ABD’nin İran’a başlattığı ve bu ülkeyi zora sokacak yeni ambargo sürecinden geçici de olsa Türkiye’yi muaf tutmasının “değerli” olduğunu anlatan Bahçeli, iki bakanla ilgili alınan haksız yaptırım kararının kaldırılmasının, Halk Bankası ile ilgili müspet gelişmelerin olacağı iddialarının yerinde, hatta gecikmiş bir adımlar olduğunu kaydetti.
Bahçeli, “ABD ile Türkiye arasındaki gerginlikten hiç kimse kazançlı çıkmayacaktır. Bu gerçeği ABD’nin görüp dostluk ve müttefiklik ilişkilerini soğumaya bırakmaması, dürüstlüğün çizgisinden sapmaması iki ülkenin menfaatleri gereğidir.” dedi.

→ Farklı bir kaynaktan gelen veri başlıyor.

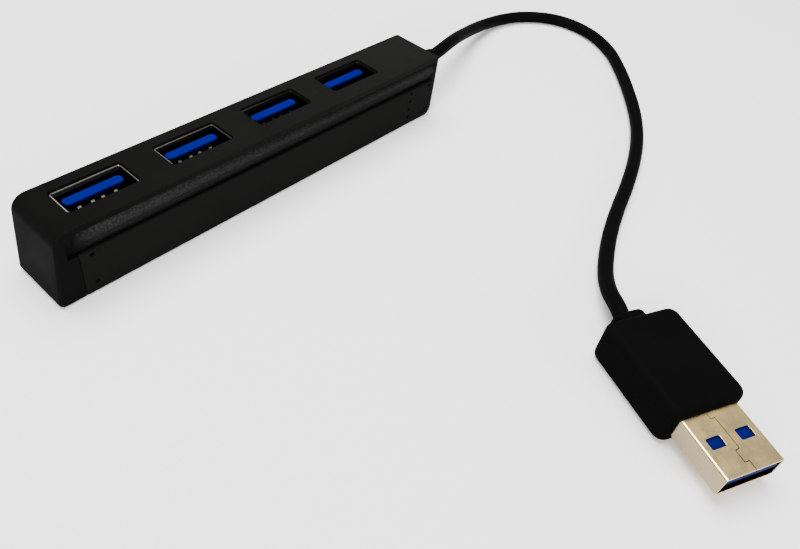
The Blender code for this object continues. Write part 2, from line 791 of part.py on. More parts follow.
def make_plug_shell(finish):
    sheet = SHELL_SHEET
    outer = rounded_rectangle(PLUG_LENGTH / 2, PLUG_WIDTH / 2, PLUG_CORNER)
    inner = rounded_rectangle(PLUG_LENGTH / 2 - sheet, PLUG_WIDTH / 2 - sheet, PLUG_CORNER - sheet)
    rear = -(PLUG_SHOWN + PLUG_BURIED)
    rings = [(outer, rear), (outer, 0.0), (inner, 0.0), (inner, rear)]
    shell = sleeve("plug_shell", rings, "X", finish)
    reach = PLUG_WIDTH
    windows = []
    for side in (-1, 1):
        v = sorted((side * WINDOW_INNER, side * WINDOW_OUTER))
        windows.append(((WINDOW_REAR, v[0], -reach), (WINDOW_FRONT, v[1], reach)))
    cut(shell, boxes("window_cutter", windows))
    # The sheet's ends meet in a dovetail along the upper face.
    line = list(zip(SEAM, SEAM_SIDES))
    near = [(u + a * SEAM_HALF, v + b * SEAM_HALF) for (u, v), (a, b) in line]
    far = [(u - a * SEAM_HALF, v - b * SEAM_HALF) for (u, v), (a, b) in line]
    seam_cutter = prism("seam_cutter", near + far[::-1], "Z", PLUG_WIDTH / 4, PLUG_WIDTH)
    cut(shell, seam_cutter)
    shade(shell)
    return [shell, bpy.data.objects["window_cutter"], seam_cutter]


def make_plug_inside(finishes):
    inset = SHELL_SHEET + PLUG_PLAY
    half = PLUG_LENGTH / 2 - inset
    head = PLUG_WIDTH / 2 - inset
    rear = -(PLUG_SHOWN + PLUG_BURIED - PLUG_PLAY)
    insulator = boxes("plug_insulator", [((rear, -half, 0.0), (-PLUG_PLAY, half, head))], finishes["blue"])
    bevel(insulator, PACKAGE_CHAMFER, segments=1)
    made = [insulator]
    grooves = []
    half_slot = BLADE_HALF_WIDTH + PLUG_PLAY
    for number, offset in enumerate(CONTACT_OFFSETS, start=1):
        grooves.append(
            (
                (BLADE_REAR - PLUG_PLAY, offset - half_slot, -BLADE_GROOVE),
                (BLADE_FRONT + PLUG_PLAY, offset + half_slot, BLADE_GROOVE),
            )
        )
        low = (BLADE_REAR, offset - BLADE_HALF_WIDTH, BLADE_FACE)
        high = (BLADE_FRONT, offset + BLADE_HALF_WIDTH, BLADE_FACE + BLADE_SHEET)
        made.append(boxes(f"plug_contact_{number}", [(low, high)], finishes["gold"]))
    groove_cutter = boxes("plug_groove_cutter", grooves)
    cut(insulator, groove_cutter)
    made.append(groove_cutter)
    return made


def make_plug_grip(finish):
    front = -PLUG_SHOWN
    back = front - GRIP_LENGTH
    corner = GRIP_CORNER
    outline = rounded_outline(
        [
            (back, -GRIP_HALF_WIDTH, corner),
            (front, -GRIP_HALF_WIDTH, corner),
            (front, GRIP_HALF_WIDTH, corner),
            (back, GRIP_HALF_WIDTH, corner),
        ],
        steps=5,
    )
    grip = prism("plug_overmould", outline, "Z", -GRIP_HALF_HEIGHT, GRIP_HALF_HEIGHT, finish)
    bevel(grip, GRIP_EDGE, segments=4)
    pocket = boxes(
        "pocket_cutter",
        [
            (
                (front - PLUG_BURIED - GAP, -PLUG_LENGTH / 2 - GAP, -PLUG_WIDTH / 2 - GAP),
                (front + CUT_REACH, PLUG_LENGTH / 2 + GAP, PLUG_WIDTH / 2 + GAP),
            )
        ],
    )
    cut(grip, pocket)
    collar_outline = rounded_rectangle(COLLAR_HALF_WIDTH, COLLAR_HALF_HEIGHT, COLLAR_CORNER)
    collar = prism("collar", collar_outline, "X", back - COLLAR_LENGTH, back + GRIP_CORNER)
    bevel(collar, COLLAR_ROUNDING, segments=3)
    join(grip, collar)
    shape = bmesh.new()
    end = back - COLLAR_LENGTH
    add_cylinder(shape, (0.0, 0.0), CORD_RADIUS + GAP, "X", end - COLLAR_LENGTH, end + SOCKET_DEPTH, 16)
    socket = add_object("cord_socket_cutter", mesh_of(shape, "cord_socket_cutter"))
    cut(grip, socket)
    shade(grip)
    return [grip, pocket, collar, socket]


def make_plug(finishes):
    frame = bpy.data.objects.new("plug_frame", None)
    bpy.context.scene.collection.objects.link(frame)
    frame.location = PLUG_MOUTH
    frame.rotation_euler = (0.0, 0.0, PLUG_HEADING)
    pieces = make_plug_shell(finishes["plug_plate"])
    pieces += make_plug_inside(finishes)
    pieces += make_plug_grip(finishes["grip"])
    for piece in pieces:
        piece.parent = frame


def make_finishes():
    return {
        "case": material("case", (0.018, 0.018, 0.02), 0.45),
        "panel": material("panel", (0.02, 0.02, 0.022), 0.55),
        "gloss": material("gloss", (0.012, 0.012, 0.013), 0.15),
        "board": material("board", (0.01, 0.12, 0.05), 0.4),
        "nickel": material("nickel", (0.72, 0.7, 0.66), 0.28, 1.0),
        "plug_plate": material("plug_plate", (0.78, 0.72, 0.6), 0.3, 1.0),
        "blue": material("blue", (0.01, 0.06, 0.55), 0.4),
        "gold": material("gold", (0.85, 0.65, 0.3), 0.25, 1.0),
        "chip": material("chip", (0.02, 0.02, 0.02), 0.6),
        "can": material("can", (0.75, 0.75, 0.76), 0.3, 1.0),
        "cord": material("cord", (0.02, 0.02, 0.021), 0.5),
        "grip": material("grip", (0.016, 0.016, 0.017), 0.6),
        "red": material("red", (0.5, 0.02, 0.02), 0.5),
        "white": material("white", (0.8, 0.8, 0.8), 0.5),
        "green": material("green", (0.02, 0.3, 0.06), 0.5),
        "black": material("black", (0.02, 0.02, 0.02), 0.5),
    }


def main():
    for old in list(bpy.data.objects):
        bpy.data.objects.remove(old, do_unlink=True)
    finishes = make_finishes()
    make_top_housing(finishes["case"])
    make_front_panel(finishes["panel"])
    make_trim_strip(finishes["gloss"])
    make_base_cover(finishes["panel"])
    make_circuit_board(finishes["board"])
    make_ports(finishes)
    make_board_parts(finishes)
    make_gland(finishes["grip"])
    make_cable_tail(finishes)
    make_cord(finishes["cord"])
    make_plug(finishes)


main()
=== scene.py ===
"""Looks of the four-port bar hub: camera, light, floor, lead, and every visible surface, in metres."""

import json
import math

import bmesh
import bpy
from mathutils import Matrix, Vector


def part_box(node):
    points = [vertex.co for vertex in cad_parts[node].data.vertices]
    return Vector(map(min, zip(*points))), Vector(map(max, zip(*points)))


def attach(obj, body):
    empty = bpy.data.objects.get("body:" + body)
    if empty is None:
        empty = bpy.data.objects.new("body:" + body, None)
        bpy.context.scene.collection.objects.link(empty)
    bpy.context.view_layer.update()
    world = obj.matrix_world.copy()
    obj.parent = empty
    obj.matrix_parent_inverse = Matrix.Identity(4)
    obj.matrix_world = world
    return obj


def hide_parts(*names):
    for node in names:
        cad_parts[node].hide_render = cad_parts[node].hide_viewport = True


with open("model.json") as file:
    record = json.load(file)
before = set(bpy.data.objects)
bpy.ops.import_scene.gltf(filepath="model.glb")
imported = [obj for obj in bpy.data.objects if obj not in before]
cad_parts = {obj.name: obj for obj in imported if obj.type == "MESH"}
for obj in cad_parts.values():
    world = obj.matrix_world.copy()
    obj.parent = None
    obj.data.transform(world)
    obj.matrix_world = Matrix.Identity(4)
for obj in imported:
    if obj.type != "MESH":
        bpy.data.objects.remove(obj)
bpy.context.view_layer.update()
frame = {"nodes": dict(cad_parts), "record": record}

MM = 0.001
GAP = 0.3 * MM
HUB = "hub"
PORT_COUNT = 4
CONTACT_COUNT = 4
CONTACT_OFFSETS = (-3.5 * MM, -1.0 * MM, 1.0 * MM, 3.5 * MM)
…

“Türkiye’yi kurnazca ve kurulan tuzaklarla yeni bir çözüm sürecine çekme, yeni bir çözülme fırtınasına sokma arayış ve çabaları varsa, bilinmelidir ki Türk milleti altın kase içinde servisi yapılan öldürücü zehri asla içmeyecek, bu oyuna kesinlikle gelmeyecektir.” diyen Bahçeli, “Terörle masa kurulmaz, teröristlerle müzakere yapılmaz, aman dileyerek, seri tavizler vererek akan kan durmaz, cinayetler son bulmaz. Teröristlerle Kürt kökenli kardeşlerimizi eşitlemek şerefsizliktir, buna da hiç kimse cüret etmemelidir. Kürt kökenli kardeşlerimiz canımızdır, hepsiyle birlikte anımız birdir, acımız birdir, adımız birdir, nitekim hepimiz Türk milletiyiz.” ifadesini kullandı.

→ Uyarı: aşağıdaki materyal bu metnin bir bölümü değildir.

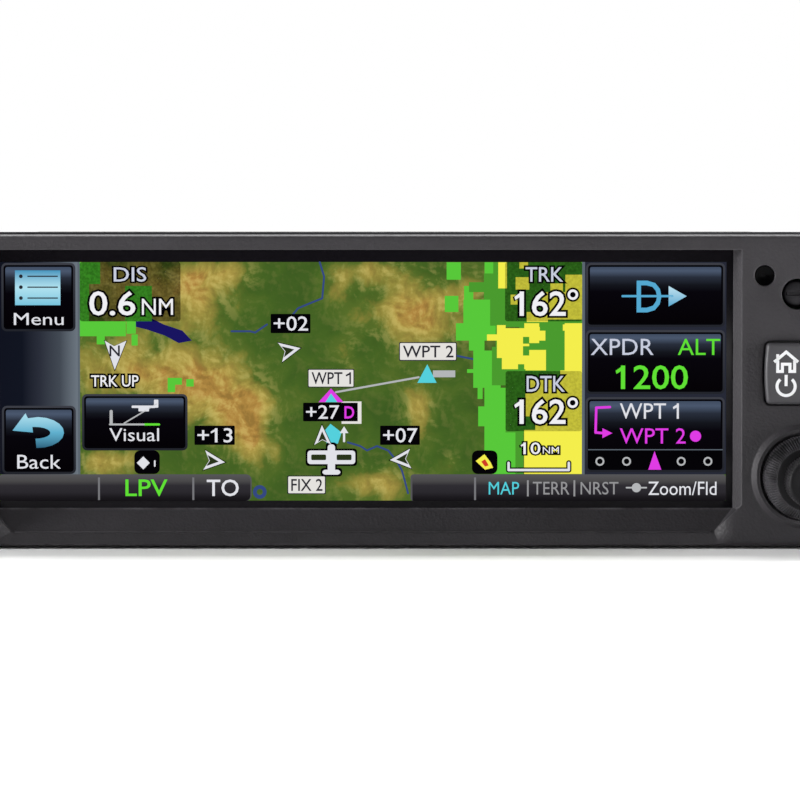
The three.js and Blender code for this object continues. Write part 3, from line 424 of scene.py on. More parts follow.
def round_edges(bm, edges, width, segments=2):
    """Rounds some edges of a bmesh by a small bevel."""
    bmesh.ops.bevel(bm, geom=edges, offset=width, offset_type="OFFSET", segments=segments, profile=0.5,
                    affect="EDGES", material=-1, clamp_overlap=True)


# %% [markdown]
# ## Front bezel
# The bezel is moulded, so no edge of it is truly sharp. The edges that meet its front plane, and the
# ridge under the display, get a small round that catches a line of light. The rest of the shape is
# already right in the fixed model, so a merged copy is rounded rather than modelled again.

# %% Bezel
RIDGE_HEIGHT = 2.8
RIDGE_SETBACK = 1.2
bezel = merged_copy("front_bezel")


def on_front_plane(edge):
    return all(abs(corner.co.y - column_y) < 0.01 for corner in edge.verts)


def on_ridge(edge):
    return all(abs(corner.co.z - RIDGE_HEIGHT) < 0.01 and abs(corner.co.y - column_y - RIDGE_SETBACK) < 0.01
               for corner in edge.verts)


front_edges = [edge for edge in sharp_edges(bezel, 25) if on_front_plane(edge)]
ridge_edges = [edge for edge in sharp_edges(bezel, 5) if on_ridge(edge)]
print("bezel edges to round:", len(front_edges), "and", len(ridge_edges))
ridge_ends = [corner.co.x for edge in ridge_edges for corner in edge.verts]
ridge_left, ridge_right = min(ridge_ends), max(ridge_ends)
round_edges(bezel, front_edges + ridge_edges, 0.2, 3)
show("bezel_shell", bezel, finish["bezel_paint"], "unit", ["front_bezel"], smooth=30)

# A low bead stands on the ridge and catches the light from above.
BEAD_RADIUS = 0.24
bead = bmesh.new()
bmesh.ops.create_cone(bead, cap_ends=True, segments=16, radius1=BEAD_RADIUS, radius2=BEAD_RADIUS,
                      depth=ridge_right - ridge_left - 1,
                      matrix=Matrix.Rotation(math.radians(90), 4, "Y"))
bmesh.ops.translate(bead, vec=((ridge_left + ridge_right) / 2, column_y + RIDGE_SETBACK + 0.06, RIDGE_HEIGHT),
                    verts=bead.verts)
show("ridge_bead", bead, finish["bezel_paint"], "unit")

# %% [markdown]
# ## Display
# A bonded display shows its picture right at the front of the glass. The picture here is built in thin
# layers on the glass: the map, the weather on it, the buttons and bars, and then symbols and lettering.
# Each layer is a hundredth of a millimetre or two thick, so it never shows from the side. Pieces of one
# colour are joined into one object, and they glow with their own light, as a lit display does.

# %% Glass
glass_low, glass_high = where("display_glass")
glass = merged_copy("display_glass")
round_edges(glass, sharp_edges(glass), 0.15, 2)
glass_black, tree, shader, place = start_material("bonded_glass")
smears = add_node(tree, "ShaderNodeTexNoise", {"Vector": place, "Scale": 40.0, "Detail": 3.0})
tree.links.new(spread(tree, smears.outputs["Fac"], 0.3, 0.7, 0.16, 0.24), shader.inputs["Roughness"])
tree.links.new(blend_colours(tree, smears.outputs["Fac"], tone(16, 14, 18), tone(20, 18, 22)),
               shader.inputs["Base Color"])
shader.inputs["Specular IOR Level"].default_value = 0.1
show("bordered_glass", glass, glass_black, "unit", ["display_glass"])

# %% The lit area and its layers
LIT_RIGHT = 53.67  # the lit area's right edge; its left edge is hidden by the bezel's side wall
DRAWING_SCALE = 0.998  # the picture is drawn a little larger than it is lit
LIT_WIDTH = 116.9
LIT_HEIGHT = 38.45
LIT_BASE = 7.66  # height of the lit area's lower edge
LAYER_STEP = 0.03
LAYER_BODY = 0.018
UPRIGHT = Matrix.Rotation(math.radians(90), 3, "X")
lit_left = LIT_RIGHT - LIT_WIDTH * DRAWING_SCALE
layers = ["map", "weather", "shade", "panel", "trim", "face", "symbol", "outline", "ink"]
layer_y = {name: glass_low.y - LAYER_STEP * (number + 1) for number, name in enumerate(layers)}
ink = {}  # one bmesh for each colour
print("lit area from", round(lit_left, 2), "to", LIT_RIGHT, "and layers:", len(layers))


def ink_for(colour):
    """The bmesh that gathers everything of one colour, with the share of the way up each plate."""
    if colour not in ink:
        ink[colour] = bmesh.new()
        ink[colour].verts.layers.float.new("climb")
    return ink[colour]


def lay_flat(colour, layer, part, climb=None):
    """Thickens a flat bmesh drawn in X-Y, stands it on the lit area and gathers it under its colour."""
    extrude(part, part.faces[:], (0, 0, LAYER_BODY))
    bmesh.ops.recalc_face_normals(part, faces=part.faces)
    gather(colour, layer, part, climb)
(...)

“Akdeniz bir zamanlar Türk gölüydü”
Türkiye’nin terörle mücadele halindeyken Doğu Akdeniz’de sabır ve sinirleri zorlayan gelişmelerin yaşandığını belirten Bahçeli, “Doğu Akdeniz’deki doğal kaynakların üzerine KKTC’yi ve Türkiye’yi yok sayarak çöreklenmek isteyen zalimler koalisyonu egemenlik haklarımızla oynamanın ağır bedelleri olacağını çok iyi bilmelidirler. Oldubittiye getirilip hukuki ve tarihi haklarımızdan ödün vermemizi bekleyenler yanıldıklarını, yanlışa düştüklerini er ya da geç anlayacaklardır.” diye konuştu.

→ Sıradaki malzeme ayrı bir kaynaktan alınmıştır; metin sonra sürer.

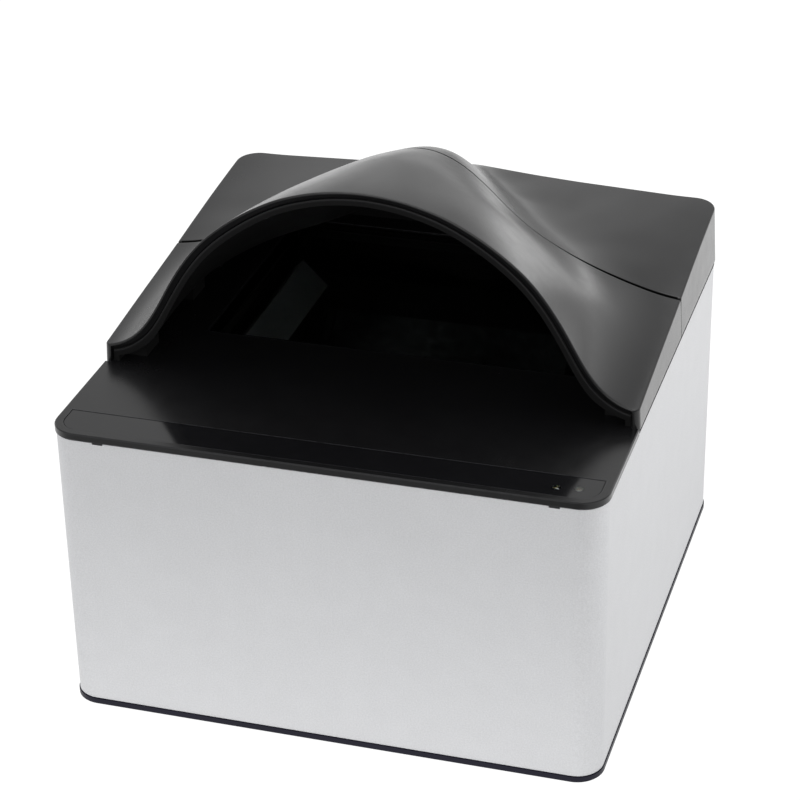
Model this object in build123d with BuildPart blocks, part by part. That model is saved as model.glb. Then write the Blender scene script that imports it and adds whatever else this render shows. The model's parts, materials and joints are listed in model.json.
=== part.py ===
from build123d import *
import math
import os

os.makedirs("parts", exist_ok=True)

# Passport reader: an aluminium sleeve between a plastic base plate and a
# plastic deck, with a hood over the document window.
# Millimetres. +Z up, +X to the right of a person who faces the mouth of the
# hood, +Y to the rear. Origin: middle of the footprint, on the desk surface.

# ------------------------------------------------------------ driving sizes
WIDTH = 190.0            # deck and hood, left to right
DEPTH = 195.56           # deck, front to rear
CORNER_R = 9.7           # vertical corners of the deck
Z_FOOT_SKIN = 0.8        # underside of the base plate above the desk
Z_FLANGE = 3.1           # top of the base plate flange, sleeve stands on it
Z_SLEEVE = 107.0         # top edge of the sleeve
Z_RIM = 107.25           # underside of the deck rim
Z_DECK = 109.7           # top of the deck
SLEEVE_INSET = 0.445     # sleeve set back from the deck edge, each side
BASE_INSET = 0.10
SLEEVE_WALL = 2.0
FIT = 0.2                # slip gap between nested covers

Y_LIP = -46.24           # front plane of the hood
Y_SEAM = 24.46           # middle of the gap between visor and roof
SEAM_GAP = 1.1
Z_HOOD_FOOT = 108.5      # lower edge of the hood walls, on the seal strip
DRAFT = 2.862            # hood walls lean in, degrees
SHELL = 2.5              # hood shell wall
FRONT_R = 2.2            # upright front corners of the hood walls
LINER_GAP = 0.25
LINER = 2.25             # liner wall
Y_LINER = -45.40         # liner stops a little behind the lip plane

WIN_Y = 34.0             # centre of the document window
GLASS = (136.0, 99.0, 3.1)
Z_GLASS = 109.3          # top of the glass, just under the deck surface

POSTS = [(-60.0, -88.0), (60.0, -88.0), (-86.0, 86.0), (86.0, 86.0)]
FEET = [(-72.0, -80.0), (72.0, -80.0), (-72.0, 80.0), (72.0, 80.0)]
VISOR_BOSS = [(-87.6, -34.0), (87.6, -34.0), (-87.6, 12.0), (87.6, 12.0)]
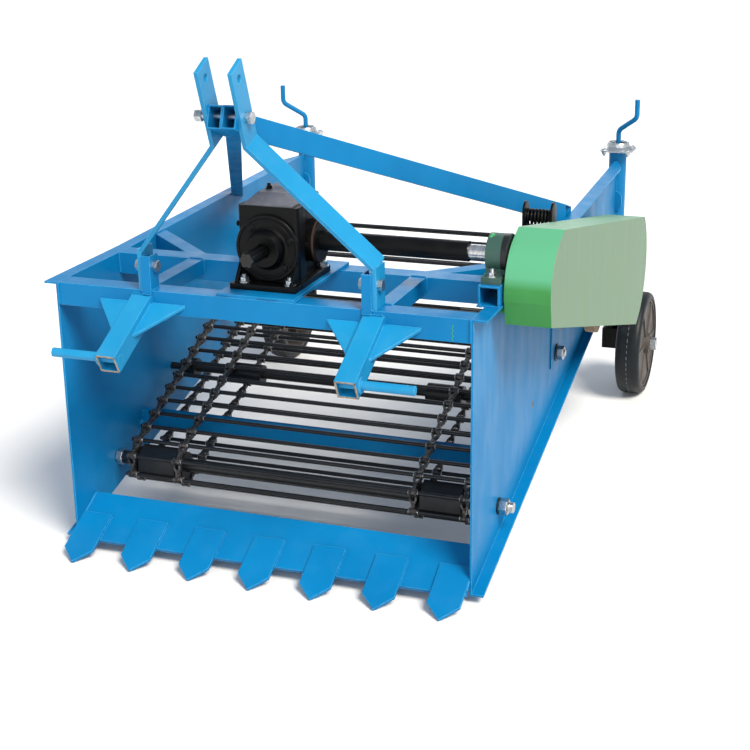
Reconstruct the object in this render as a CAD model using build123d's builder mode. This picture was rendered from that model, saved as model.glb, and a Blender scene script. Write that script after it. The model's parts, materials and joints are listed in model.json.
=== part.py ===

Türkiye’yi dışlayarak Ege ve Akdeniz’de asla hakimiyet kurulamayacağını, buna ne tarih ne de Türk milletinin müsaade etmeyeceğini vurgulayan Bahçeli, Doğu Akdeniz’deki provokasyonların Türkiye’yi pes ettiremeyeceğini, aba altından sopa gösterilmesinin, tehditvari bir dile tevessül edilmesinin Türkiye’nin meşru haklarını kesinlikle gölgeleyemeyeceğini kaydetti.
Bahçeli, “Akdeniz bir zamanlar Türk gölüydü. Biz bunu unutmadık. Sabrımızı yanlışa yormasınlar, olgun tavrımızı ürkeklik görmesinler, gelişmeleri soğukkanlılıkla izlememizi pısırıklık sanmasınlar. Türk milleti yeni Barbaros Hayrettin paşaları sinesinden çıkaracak, korsanlıkların başını ezecek kutlu ve muhkem iradeye çok şükür hala sahiptir.” ifadelerini kullandı.
Bahçeli, Fatih sondaj gemisi ile Barbaros Hayrettin Paşa Sismik Araştırma Gemisi’nin, faaliyetlerine Deniz Kuvvetleri unsurlarının refakatinde gerektiği ve gittiği yere kadar devam etmelerini beklediklerini vurguladı.
Ampute Milli Takımı’nı kutladı
Irak halkının geleceğinin, Irak’ın siyasi ve toprak bütünlüğünün ortak akla, mutabakata, her kesimin eşit şekilde yönetimde bulunmasına bağlı olduğunu anlatan Bahçeli, Irak Türkmenleri’ni ön şartsız desteklediklerini, buna da kararlılıkla devam edeceklerini bildirdi.
Bahçeli, “Onların varlığı varlığımız, haklarını savunmak ise boynumuzun borcudur. Türkmeneli Türk’ündür, Kerkük Türk’ün atar damarıdır, Türkmenler Irak’ın ayrılmaz, bölünme kabul etmez asli ve asil unsurlarıdır.” dedi.
Konuşmasının sonunda Bahçeli, Meksika’da düzenlenen Ampute Dünya Futbol müsabakasında ikinciliği kazanan Ampute Milli Takımı’nı kutladı.
Devlet Bahçeli, “Final maçında penaltı kaçıran takım kaptanımız Gazi Osman Çakmak üzüntüsünden olacak ki ‘Türk milleti hakkını helal etsin’ demiş. Kahraman kardeşim, müsterih ol, bizim sende hakkımız yoktur, fakat senin bizlerde hakkın pek çoktur. Hakkını helal etmesi gereken birisi varsa, o da sensin ve arkadaşlarındır. Sizlerin bu vatan için, bu millet için, bu bayrak için yaptığınız fedakarlıkları unutursak kanımız kurusun.” ifadesini kullandı.
Öte yandan, grup toplantısının ardından yapılan seçimde, Samsun Milletvekili Erhan Usta’dan boşalan grup başkanvekilliği görevine Sakarya Milletvekili Muhammed Levent Bülbül seçildi.